- GIVEN REQUEST: Copy out, exactly and without additions, the lines from the one that contains "before = set(bpy.data.objects)" to the one that contains "obj.data.transform(world)", both ends included.

Records with modeling code:
───
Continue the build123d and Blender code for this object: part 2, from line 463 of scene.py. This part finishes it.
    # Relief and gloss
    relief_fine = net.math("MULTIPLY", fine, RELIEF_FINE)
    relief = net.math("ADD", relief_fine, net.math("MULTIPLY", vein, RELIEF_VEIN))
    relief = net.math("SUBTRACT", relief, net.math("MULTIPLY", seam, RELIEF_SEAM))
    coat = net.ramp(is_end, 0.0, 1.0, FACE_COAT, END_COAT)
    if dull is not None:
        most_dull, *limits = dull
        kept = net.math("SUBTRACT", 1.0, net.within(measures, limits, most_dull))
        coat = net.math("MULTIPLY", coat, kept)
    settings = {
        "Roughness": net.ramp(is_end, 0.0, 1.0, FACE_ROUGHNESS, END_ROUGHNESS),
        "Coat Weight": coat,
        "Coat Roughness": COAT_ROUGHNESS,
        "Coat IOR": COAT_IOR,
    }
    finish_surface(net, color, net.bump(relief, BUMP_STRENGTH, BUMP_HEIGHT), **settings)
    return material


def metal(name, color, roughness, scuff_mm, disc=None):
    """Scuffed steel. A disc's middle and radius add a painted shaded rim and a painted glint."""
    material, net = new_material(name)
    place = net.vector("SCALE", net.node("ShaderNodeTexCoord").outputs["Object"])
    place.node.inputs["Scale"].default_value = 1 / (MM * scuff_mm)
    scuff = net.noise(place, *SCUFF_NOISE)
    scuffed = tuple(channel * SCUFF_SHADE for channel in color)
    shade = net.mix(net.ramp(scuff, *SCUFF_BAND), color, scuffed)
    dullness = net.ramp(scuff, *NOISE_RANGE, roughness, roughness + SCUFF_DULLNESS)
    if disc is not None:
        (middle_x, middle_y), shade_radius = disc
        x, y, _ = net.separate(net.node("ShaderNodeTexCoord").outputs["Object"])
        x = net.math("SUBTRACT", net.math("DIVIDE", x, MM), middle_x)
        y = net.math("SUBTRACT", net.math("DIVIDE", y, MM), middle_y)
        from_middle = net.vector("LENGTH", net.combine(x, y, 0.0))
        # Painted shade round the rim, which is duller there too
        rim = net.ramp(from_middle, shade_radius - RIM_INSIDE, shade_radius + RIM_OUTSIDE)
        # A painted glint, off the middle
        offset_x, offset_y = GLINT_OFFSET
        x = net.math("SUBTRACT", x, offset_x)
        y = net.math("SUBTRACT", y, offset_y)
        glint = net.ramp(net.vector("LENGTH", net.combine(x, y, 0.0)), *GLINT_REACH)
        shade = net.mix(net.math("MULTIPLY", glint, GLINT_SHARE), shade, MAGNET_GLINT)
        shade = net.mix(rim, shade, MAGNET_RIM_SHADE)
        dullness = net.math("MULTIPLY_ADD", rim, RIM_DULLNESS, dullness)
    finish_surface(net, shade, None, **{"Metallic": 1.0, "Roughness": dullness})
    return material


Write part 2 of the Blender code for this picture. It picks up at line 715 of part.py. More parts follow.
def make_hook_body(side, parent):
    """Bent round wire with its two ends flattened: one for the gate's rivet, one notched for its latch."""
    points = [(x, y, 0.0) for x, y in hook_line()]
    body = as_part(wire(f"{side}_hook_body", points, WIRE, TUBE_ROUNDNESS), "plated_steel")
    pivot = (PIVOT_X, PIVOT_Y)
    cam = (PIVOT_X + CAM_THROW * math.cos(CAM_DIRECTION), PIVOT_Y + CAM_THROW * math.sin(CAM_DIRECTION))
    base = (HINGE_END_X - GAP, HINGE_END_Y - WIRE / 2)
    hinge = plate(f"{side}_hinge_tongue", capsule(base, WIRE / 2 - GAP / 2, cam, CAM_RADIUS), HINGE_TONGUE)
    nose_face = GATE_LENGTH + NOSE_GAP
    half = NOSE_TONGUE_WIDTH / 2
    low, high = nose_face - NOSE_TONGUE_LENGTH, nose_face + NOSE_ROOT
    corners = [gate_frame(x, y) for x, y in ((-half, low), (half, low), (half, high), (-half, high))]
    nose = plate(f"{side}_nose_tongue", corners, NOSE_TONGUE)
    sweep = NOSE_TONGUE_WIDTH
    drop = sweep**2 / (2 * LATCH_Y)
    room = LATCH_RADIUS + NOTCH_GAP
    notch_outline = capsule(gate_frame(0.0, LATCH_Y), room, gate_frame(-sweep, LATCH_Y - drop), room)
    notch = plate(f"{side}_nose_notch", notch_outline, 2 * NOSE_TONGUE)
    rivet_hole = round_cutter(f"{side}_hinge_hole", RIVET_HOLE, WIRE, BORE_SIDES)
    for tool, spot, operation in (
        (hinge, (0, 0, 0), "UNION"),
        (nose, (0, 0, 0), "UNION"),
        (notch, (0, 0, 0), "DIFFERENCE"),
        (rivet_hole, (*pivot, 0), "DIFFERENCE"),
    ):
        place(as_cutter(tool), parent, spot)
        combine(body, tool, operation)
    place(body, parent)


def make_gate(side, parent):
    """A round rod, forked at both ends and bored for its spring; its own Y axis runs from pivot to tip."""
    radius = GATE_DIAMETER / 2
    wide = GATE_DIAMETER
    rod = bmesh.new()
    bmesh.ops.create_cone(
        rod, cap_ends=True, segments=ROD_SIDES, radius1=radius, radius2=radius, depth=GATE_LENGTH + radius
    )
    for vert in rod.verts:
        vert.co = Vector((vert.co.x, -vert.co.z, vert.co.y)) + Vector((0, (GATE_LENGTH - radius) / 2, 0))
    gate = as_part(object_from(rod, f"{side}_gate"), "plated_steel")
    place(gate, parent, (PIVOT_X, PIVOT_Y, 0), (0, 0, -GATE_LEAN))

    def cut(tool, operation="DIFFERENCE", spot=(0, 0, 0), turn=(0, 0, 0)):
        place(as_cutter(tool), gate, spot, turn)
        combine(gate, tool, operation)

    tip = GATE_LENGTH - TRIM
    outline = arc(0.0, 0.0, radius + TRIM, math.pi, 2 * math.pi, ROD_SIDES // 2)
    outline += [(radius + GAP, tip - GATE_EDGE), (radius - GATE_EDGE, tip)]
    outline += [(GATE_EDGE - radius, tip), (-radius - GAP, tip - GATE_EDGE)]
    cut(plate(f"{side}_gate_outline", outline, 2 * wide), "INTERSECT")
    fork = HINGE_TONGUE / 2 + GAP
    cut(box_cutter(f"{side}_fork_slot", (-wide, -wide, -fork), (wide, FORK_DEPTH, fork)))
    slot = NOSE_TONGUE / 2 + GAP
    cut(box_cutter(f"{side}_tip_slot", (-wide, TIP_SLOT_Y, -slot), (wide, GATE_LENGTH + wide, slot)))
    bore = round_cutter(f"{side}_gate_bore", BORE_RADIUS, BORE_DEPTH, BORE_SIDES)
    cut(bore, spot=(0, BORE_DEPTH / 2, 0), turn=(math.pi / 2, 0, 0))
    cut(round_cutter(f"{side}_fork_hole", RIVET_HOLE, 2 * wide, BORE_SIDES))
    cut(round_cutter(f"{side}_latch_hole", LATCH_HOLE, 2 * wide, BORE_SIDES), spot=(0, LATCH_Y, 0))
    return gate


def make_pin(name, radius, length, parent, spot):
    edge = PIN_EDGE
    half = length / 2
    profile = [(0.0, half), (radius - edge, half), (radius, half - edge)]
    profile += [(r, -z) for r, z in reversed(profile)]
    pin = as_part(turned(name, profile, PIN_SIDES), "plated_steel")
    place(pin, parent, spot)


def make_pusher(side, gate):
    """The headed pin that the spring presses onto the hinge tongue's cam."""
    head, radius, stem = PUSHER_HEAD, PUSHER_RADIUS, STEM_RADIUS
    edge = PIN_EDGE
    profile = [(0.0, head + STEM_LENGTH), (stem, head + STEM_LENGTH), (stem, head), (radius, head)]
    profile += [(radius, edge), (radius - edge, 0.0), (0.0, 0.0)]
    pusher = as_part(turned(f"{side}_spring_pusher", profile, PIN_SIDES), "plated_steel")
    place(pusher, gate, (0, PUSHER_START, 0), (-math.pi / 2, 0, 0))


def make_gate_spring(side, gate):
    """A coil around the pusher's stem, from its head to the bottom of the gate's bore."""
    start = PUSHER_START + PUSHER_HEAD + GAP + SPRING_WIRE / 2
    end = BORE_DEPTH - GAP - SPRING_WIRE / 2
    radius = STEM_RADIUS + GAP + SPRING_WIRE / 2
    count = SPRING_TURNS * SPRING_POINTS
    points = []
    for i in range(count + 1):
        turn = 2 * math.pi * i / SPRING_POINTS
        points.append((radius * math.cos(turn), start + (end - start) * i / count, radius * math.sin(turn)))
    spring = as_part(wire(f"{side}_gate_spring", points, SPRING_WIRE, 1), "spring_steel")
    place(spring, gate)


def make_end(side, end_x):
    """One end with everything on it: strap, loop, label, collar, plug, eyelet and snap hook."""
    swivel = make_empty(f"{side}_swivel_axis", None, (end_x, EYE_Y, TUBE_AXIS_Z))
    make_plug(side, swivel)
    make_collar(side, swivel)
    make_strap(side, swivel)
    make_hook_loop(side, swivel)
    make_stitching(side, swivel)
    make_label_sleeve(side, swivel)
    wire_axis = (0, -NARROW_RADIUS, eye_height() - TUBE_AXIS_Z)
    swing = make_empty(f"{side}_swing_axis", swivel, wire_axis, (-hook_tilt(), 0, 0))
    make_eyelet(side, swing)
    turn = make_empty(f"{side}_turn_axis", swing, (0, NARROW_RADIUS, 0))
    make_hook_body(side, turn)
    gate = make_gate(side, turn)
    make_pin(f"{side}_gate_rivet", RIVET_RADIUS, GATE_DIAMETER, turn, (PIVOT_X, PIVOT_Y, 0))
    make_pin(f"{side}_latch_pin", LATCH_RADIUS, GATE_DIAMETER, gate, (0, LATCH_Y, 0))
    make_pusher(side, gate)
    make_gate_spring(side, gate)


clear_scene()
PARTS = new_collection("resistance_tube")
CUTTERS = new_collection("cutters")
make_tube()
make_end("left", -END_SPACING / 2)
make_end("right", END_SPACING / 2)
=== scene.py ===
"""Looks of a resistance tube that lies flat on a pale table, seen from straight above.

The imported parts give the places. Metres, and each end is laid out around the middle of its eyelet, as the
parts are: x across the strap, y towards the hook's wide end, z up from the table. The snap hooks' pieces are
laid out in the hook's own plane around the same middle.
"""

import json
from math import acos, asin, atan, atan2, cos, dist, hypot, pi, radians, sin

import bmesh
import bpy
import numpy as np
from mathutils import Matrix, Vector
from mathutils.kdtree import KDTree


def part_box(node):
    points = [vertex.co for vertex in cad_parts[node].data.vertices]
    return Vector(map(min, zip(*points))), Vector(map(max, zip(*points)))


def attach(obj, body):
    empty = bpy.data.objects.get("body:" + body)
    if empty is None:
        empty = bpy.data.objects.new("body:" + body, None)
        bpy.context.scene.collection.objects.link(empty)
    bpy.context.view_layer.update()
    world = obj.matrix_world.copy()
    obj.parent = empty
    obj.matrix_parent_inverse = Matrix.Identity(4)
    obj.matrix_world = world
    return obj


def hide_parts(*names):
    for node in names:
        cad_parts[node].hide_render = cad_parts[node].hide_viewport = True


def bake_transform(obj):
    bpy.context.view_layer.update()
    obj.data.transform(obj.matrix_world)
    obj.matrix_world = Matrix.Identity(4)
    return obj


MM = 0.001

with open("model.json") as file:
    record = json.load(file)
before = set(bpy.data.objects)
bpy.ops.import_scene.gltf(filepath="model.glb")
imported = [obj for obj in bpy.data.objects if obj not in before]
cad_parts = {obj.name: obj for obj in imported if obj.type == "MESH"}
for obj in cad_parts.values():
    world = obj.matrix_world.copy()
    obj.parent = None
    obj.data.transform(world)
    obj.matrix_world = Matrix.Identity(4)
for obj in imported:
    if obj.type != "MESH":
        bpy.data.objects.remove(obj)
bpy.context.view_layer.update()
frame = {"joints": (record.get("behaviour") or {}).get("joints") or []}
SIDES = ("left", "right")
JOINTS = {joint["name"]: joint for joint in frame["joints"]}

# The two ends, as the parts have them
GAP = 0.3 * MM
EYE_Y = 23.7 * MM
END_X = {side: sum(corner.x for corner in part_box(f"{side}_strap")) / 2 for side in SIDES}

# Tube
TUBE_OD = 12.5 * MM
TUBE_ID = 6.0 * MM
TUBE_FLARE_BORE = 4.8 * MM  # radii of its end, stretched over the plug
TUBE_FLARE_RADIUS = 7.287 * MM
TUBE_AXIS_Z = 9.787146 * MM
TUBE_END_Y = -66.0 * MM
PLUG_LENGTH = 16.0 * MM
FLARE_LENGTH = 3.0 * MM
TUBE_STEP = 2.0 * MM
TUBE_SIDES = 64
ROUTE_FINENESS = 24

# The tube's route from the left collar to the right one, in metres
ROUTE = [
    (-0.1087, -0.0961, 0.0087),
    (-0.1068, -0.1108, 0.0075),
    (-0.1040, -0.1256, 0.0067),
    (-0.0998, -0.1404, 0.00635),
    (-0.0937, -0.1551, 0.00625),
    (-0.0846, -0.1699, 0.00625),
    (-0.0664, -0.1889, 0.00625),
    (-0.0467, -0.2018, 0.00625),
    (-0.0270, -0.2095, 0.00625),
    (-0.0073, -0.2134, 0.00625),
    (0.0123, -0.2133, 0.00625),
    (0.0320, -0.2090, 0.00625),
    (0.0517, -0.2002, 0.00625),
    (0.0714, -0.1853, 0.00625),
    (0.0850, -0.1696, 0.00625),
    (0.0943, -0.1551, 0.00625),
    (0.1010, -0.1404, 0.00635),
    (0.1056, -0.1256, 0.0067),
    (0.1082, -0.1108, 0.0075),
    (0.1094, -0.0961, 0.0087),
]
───
- SOLUTION FOR THIS EXERCISE:
before = set(bpy.data.objects)
bpy.ops.import_scene.gltf(filepath="model.glb")
imported = [obj for obj in bpy.data.objects if obj not in before]
cad_parts = {obj.name: obj for obj in imported if obj.type == "MESH"}
for obj in cad_parts.values():
    world = obj.matrix_world.copy()
    obj.parent = None
    obj.data.transform(world)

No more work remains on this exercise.